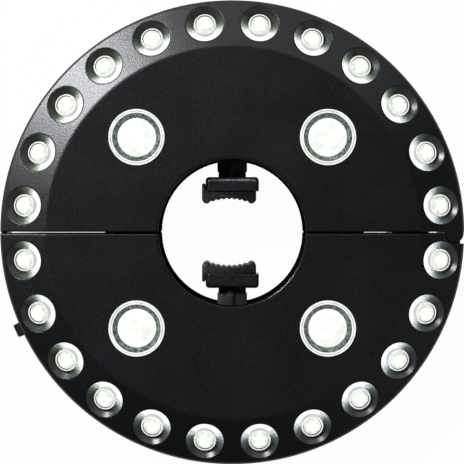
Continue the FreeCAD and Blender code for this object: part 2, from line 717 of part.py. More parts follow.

====

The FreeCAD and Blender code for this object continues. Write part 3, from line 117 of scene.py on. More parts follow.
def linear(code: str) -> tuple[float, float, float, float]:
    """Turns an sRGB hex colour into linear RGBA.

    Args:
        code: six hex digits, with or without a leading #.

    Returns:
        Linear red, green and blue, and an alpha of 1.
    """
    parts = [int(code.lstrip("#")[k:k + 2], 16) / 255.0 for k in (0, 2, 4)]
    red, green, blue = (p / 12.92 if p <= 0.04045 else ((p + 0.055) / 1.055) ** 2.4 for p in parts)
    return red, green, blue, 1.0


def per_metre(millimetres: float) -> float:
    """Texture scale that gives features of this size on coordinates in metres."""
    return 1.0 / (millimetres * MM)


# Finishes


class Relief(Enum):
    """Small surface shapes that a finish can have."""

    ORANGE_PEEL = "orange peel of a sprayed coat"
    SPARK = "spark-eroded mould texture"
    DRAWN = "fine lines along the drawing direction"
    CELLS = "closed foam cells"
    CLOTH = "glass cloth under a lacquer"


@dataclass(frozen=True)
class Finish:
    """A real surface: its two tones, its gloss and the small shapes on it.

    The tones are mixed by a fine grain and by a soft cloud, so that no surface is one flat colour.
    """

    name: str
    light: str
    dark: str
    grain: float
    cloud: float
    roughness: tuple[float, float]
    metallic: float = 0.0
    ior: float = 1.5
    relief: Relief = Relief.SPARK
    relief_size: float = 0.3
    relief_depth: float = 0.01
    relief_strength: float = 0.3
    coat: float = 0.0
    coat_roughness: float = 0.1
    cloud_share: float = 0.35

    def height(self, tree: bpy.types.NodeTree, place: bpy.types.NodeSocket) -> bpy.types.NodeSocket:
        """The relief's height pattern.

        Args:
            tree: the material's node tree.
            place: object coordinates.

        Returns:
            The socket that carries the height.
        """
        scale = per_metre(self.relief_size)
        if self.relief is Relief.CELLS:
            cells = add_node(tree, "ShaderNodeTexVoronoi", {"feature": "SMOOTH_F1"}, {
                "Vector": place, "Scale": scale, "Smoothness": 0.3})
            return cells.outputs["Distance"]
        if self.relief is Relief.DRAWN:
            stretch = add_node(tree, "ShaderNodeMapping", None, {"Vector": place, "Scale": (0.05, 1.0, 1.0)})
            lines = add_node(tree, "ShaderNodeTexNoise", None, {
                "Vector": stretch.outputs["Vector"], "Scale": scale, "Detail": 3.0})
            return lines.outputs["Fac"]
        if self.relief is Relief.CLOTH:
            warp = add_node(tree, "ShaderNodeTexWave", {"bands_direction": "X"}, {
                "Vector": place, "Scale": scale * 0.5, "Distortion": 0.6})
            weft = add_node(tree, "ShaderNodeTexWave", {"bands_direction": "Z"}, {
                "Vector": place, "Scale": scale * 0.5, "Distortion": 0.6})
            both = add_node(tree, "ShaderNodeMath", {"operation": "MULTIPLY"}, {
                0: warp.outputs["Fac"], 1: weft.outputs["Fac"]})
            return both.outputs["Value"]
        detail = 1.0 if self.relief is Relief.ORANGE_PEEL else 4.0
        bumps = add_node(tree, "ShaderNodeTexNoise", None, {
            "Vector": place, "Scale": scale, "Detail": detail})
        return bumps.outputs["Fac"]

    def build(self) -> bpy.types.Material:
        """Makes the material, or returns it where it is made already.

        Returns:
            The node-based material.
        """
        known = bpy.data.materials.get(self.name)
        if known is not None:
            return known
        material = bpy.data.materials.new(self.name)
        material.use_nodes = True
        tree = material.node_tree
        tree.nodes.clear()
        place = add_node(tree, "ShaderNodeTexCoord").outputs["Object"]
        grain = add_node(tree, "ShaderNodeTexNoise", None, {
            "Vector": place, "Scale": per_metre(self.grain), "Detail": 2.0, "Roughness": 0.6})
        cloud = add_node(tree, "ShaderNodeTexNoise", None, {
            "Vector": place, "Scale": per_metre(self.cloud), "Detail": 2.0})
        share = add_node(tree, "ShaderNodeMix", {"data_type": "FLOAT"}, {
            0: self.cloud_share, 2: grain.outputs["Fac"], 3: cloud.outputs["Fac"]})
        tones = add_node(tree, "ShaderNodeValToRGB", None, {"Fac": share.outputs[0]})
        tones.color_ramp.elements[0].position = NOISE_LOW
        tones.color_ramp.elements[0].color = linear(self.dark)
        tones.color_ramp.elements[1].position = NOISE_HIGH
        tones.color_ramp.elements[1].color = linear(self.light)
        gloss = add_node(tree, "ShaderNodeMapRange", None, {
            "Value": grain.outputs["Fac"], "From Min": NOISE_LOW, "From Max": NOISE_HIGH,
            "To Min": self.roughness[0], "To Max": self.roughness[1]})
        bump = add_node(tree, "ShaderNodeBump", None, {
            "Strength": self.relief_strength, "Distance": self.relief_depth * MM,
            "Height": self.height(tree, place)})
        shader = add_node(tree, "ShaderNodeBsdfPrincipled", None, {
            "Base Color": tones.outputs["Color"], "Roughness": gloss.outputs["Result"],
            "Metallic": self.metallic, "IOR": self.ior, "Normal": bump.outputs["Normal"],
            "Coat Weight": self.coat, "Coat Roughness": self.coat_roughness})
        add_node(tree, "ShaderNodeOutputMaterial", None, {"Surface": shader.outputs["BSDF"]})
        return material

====

● **What the task requires**:
Go through the listing above and pull out each line containing the word "Blender".

● **Task result**:
Continue the FreeCAD and Blender code for this object: part 2, from line 717 of part.py. More parts follow.
The FreeCAD and Blender code for this object continues. Write part 3, from line 117 of scene.py on. More parts follow.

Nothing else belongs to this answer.